▶ [Given instruction] Go through the listing beneath this task and return every line that carries the string "part".

▶ [Records for processing]
------------------------------------------------

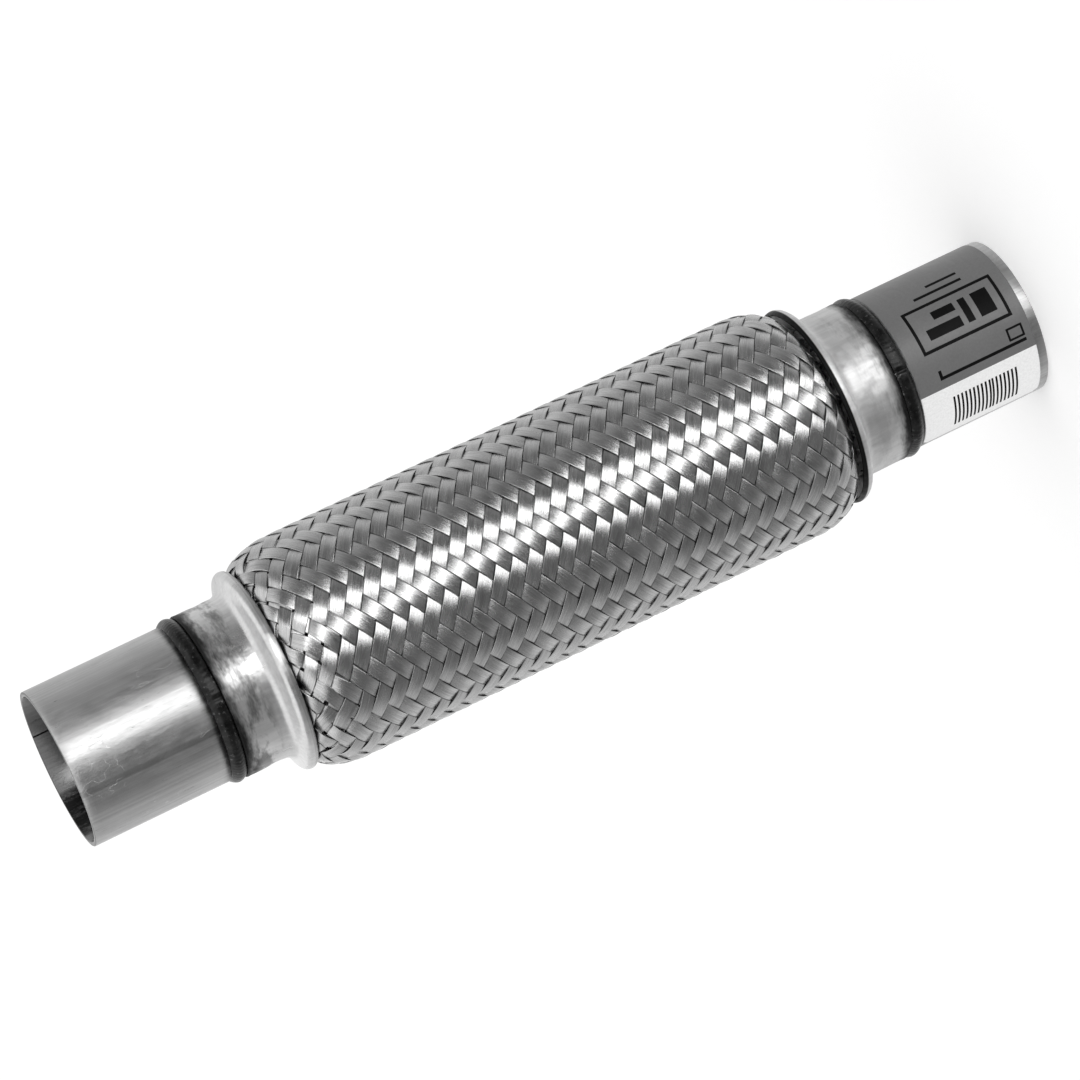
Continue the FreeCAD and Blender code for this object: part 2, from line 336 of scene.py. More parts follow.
def braid_material():
    """Bright rolled strip of fine wires that run along it, with painted shade where it dives and at
    its edges.

    The map counts floats along a strip and strips across, so the fractions place each point.
    """
    material, tree, shader = node_tree("braid_steel")
    place = add(tree, "ShaderNodeTexCoord")
    split = add(tree, "ShaderNodeSeparateXYZ", {"Vector": place.outputs["UV"]})
    to_end = math_node(tree, "PINGPONG", split.outputs["X"], 0.5)
    to_edge = math_node(tree, "PINGPONG", split.outputs["Y"], 0.5)
    wires = stretched_noise(tree, (0.7, 26.0, 1.0), 3.0, "UV")
    fine = stretched_noise(tree, (1.6, 70.0, 1.0), 2.0, "UV")
    patches = stretched_noise(tree, (0.9, 1.3, 1.0), 3.0, "UV")
    tone = blend_colour(tree, 0.5, ramp(tree, wires, (0.35, 0.36), (0.65, 0.74)),
                        ramp(tree, patches, (0.35, 0.42), (0.65, 0.74)))
    # painted shade: the strips go darker where they dive under the next and along their edges, more
    # so in some patches
    gap_shade = mapped(tree, patches, 0.35, 0.65, 0.06, 0.5)
    tone = times(tree, tone, mapped(tree, to_end, 0.0, 0.045, gap_shade, 1.0))
    tone = times(tree, tone, mapped(tree, to_edge, 0.0, 0.035, gap_shade, 1.0))
    tree.links.new(tone, shader.inputs["Base Color"])
    rough = ramp(tree, patches, (0.3, 0.21), (0.7, 0.29))
    tree.links.new(rough, shader.inputs["Roughness"])
    shader.inputs["Metallic"].default_value = 1.0
    from_middle = math_node(tree, "MULTIPLY_ADD", to_end, -2.0, 1.0)
    arch = math_node(tree, "SUBTRACT", 1.0, math_node(tree, "POWER", from_middle, 1.6))
    arched = add_bump(tree, shader, arch, float_arch * MM)
    height = blend_colour(tree, 0.5, wires, fine)
    add_bump(tree, shader, height, 0.00007, 0.7, arched)
    return material


def around_axis(tree):
    """Radius in millimetres and angle in radians of a point about the pipe's axis."""
    place = add(tree, "ShaderNodeTexCoord")
    split = add(tree, "ShaderNodeSeparateXYZ", {"Vector": place.outputs["Object"]})
    flat = add(tree, "ShaderNodeCombineXYZ", {"X": split.outputs["X"], "Y": split.outputs["Y"]})
    length = add(tree, "ShaderNodeVectorMath", {0: flat.outputs[0]}, operation="LENGTH")
    radius = math_node(tree, "DIVIDE", length.outputs["Value"], MM)
    return radius, math_node(tree, "ARCTAN2", split.outputs["Y"], split.outputs["X"])


def hairlines(tree):
    """Fine curved scratches in patches: thin level lines of a smooth noise."""
    swirls = stretched_noise(tree, (260.0, 260.0, 150.0), 1.0)
    fields = stretched_noise(tree, (70.0, 70.0, 55.0), 2.0)
    lines = bump_curve(tree, swirls, 0.5, 0.002, 0.004)
    return math_node(tree, "MULTIPLY", lines, mapped(tree, fields, 0.5, 0.58, 0.0, 1.0))


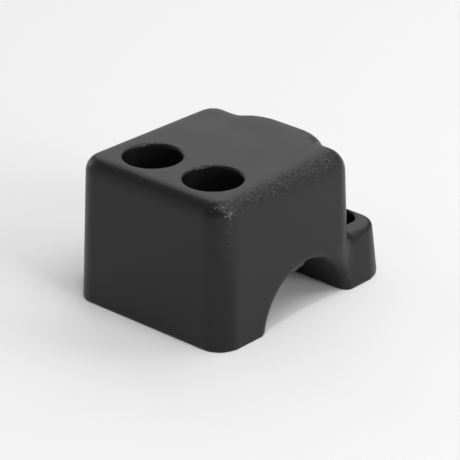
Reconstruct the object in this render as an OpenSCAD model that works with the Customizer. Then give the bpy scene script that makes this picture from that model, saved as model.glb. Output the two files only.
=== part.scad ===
// Handlebar clamp: one casting. A half-round channel for the bar runs along X through the
// underside, two deep screw wells stand side by side in the block, and the low lug on the
// +Y side has a smaller pair. The origin is on the bar's axis, half way along the clamp, and
// the flat underside lies a little above it.

/* [Bar channel] */
// Diameter of the bar
bar_d = 28.6; // [26:0.2:29]
// Height of the underside above the middle of the bar
bar_drop = 1.6; // [0.8:0.1:4]
// Rounding of the channel's rim at both ends
rim_r = 3.1; // [1:0.1:5]

/* [Block] */
// Length of the block along the bar, at the underside
base_l = 48.2; // [45:0.2:60]
// From the middle of the bar to the front face
front_y = 31.2; // [30.8:0.2:38]
// From the middle of the bar to the back face
back_y = 18.2; // [15:0.2:18.4]
// Height of the block
body_h = 36.8; // [32:0.2:45]
// Draft of the faces in degrees
draft = 1.5; // [0.5:0.1:2.5]
// Rounding of the front upright edges
front_r = 6; // [5:0.1:8]
// Rounding of the back upright edges
back_r = 6.2; // [6:0.1:8]
// Rounding of the top edges at the front
front_edge_r = 3.8; // [2:0.1:4]
// Rounding of the top edges at the back
back_edge_r = 5.6; // [2:0.1:5.8]

/* [Back rib] */
// How far the rib stands out from the back face
rib_out = 3.9; // [2:0.1:5]
// Rounding of the rib's two sides
rib_r = 12.6; // [10:0.2:15]
// Distance between the centres of the two roundings
rib_flat = 10.2; // [6:0.2:13]

/* [Lug] */
// From the middle of the bar to the lug's outer face
lug_y = 32.2; // [31.6:0.2:40]
// Height of the lug
lug_h = 12.8; // [9:0.2:16]
// How far each end of the lug lies inside the block's end face
lug_in = 0.3; // [0.3:0.1:4]
// Draft of the lug's outer face in degrees
lug_draft = 8.4; // [2:0.2:9]
// Rounding of the lug's upright edges
lug_r = 10.6; // [7:0.2:12]
// Rounding of the lug's top edge
lug_edge_r = 1.5; // [0.5:0.1:2]

/* [Front screw wells] */
// Distance between the two wells
well_pitch = 19.2; // [17:0.2:22]
// From the middle of the bar to the wells
well_y = 18; // [17.8:0.1:19]
// Diameter of a well
well_d = 14.6; // [10:0.1:15]
// Height of the screw seat above the underside
seat_h = 14; // [13.5:0.5:24]

/* [Lug screw wells] */
// Distance between the two wells
lug_pitch = 22.2; // [19:0.2:24]
// From the middle of the bar to the wells
lug_well_y = 24; // [23.8:0.1:24.6]
// Diameter of a well
lug_well_d = 10.8; // [7:0.1:11]
// Height of the screw seat above the underside
lug_seat_h = 6; // [3:0.2:8]

/* [Screw holes] */
// Diameter of the four screw holes
screw_d = 5.5; // [4:0.1:6]
// Width of the broken edge at each mouth
mouth = 0.3; // [0.1:0.1:0.5]

/* [Nib in the rim] */
// Length of the nib along the bar
nib_l = 3; // [2:0.5:5]
// Distance from the end face of the block to the nib
nib_in = 0.8; // [0.6:0.1:2]
// Width of the nib
nib_w = 8.4; // [5:0.2:10]
// From the middle of the bar to the nib's inner side
nib_y = 1.1; // [0.8:0.1:2.5]
// How far the nib's underside lies below the top of the bar
nib_drop = 0.6; // [0.3:0.1:1]
// Rounding of the nib's lower edge
nib_r = 0.8; // [0.4:0.1:1.2]
// Gap between the nib and the bar
nib_gap = 0.3; // [0.2:0.1:0.6]

/* [Hidden] */
$fn = 96;
bar_r = bar_d / 2;
half_l = base_l / 2;
slope = tan(draft);
over = 6;
root_r = 1;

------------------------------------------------

▶ [Answer]
Continue the FreeCAD and Blender code for this object: part 2, from line 336 of scene.py. More parts follow.
=== part.scad ===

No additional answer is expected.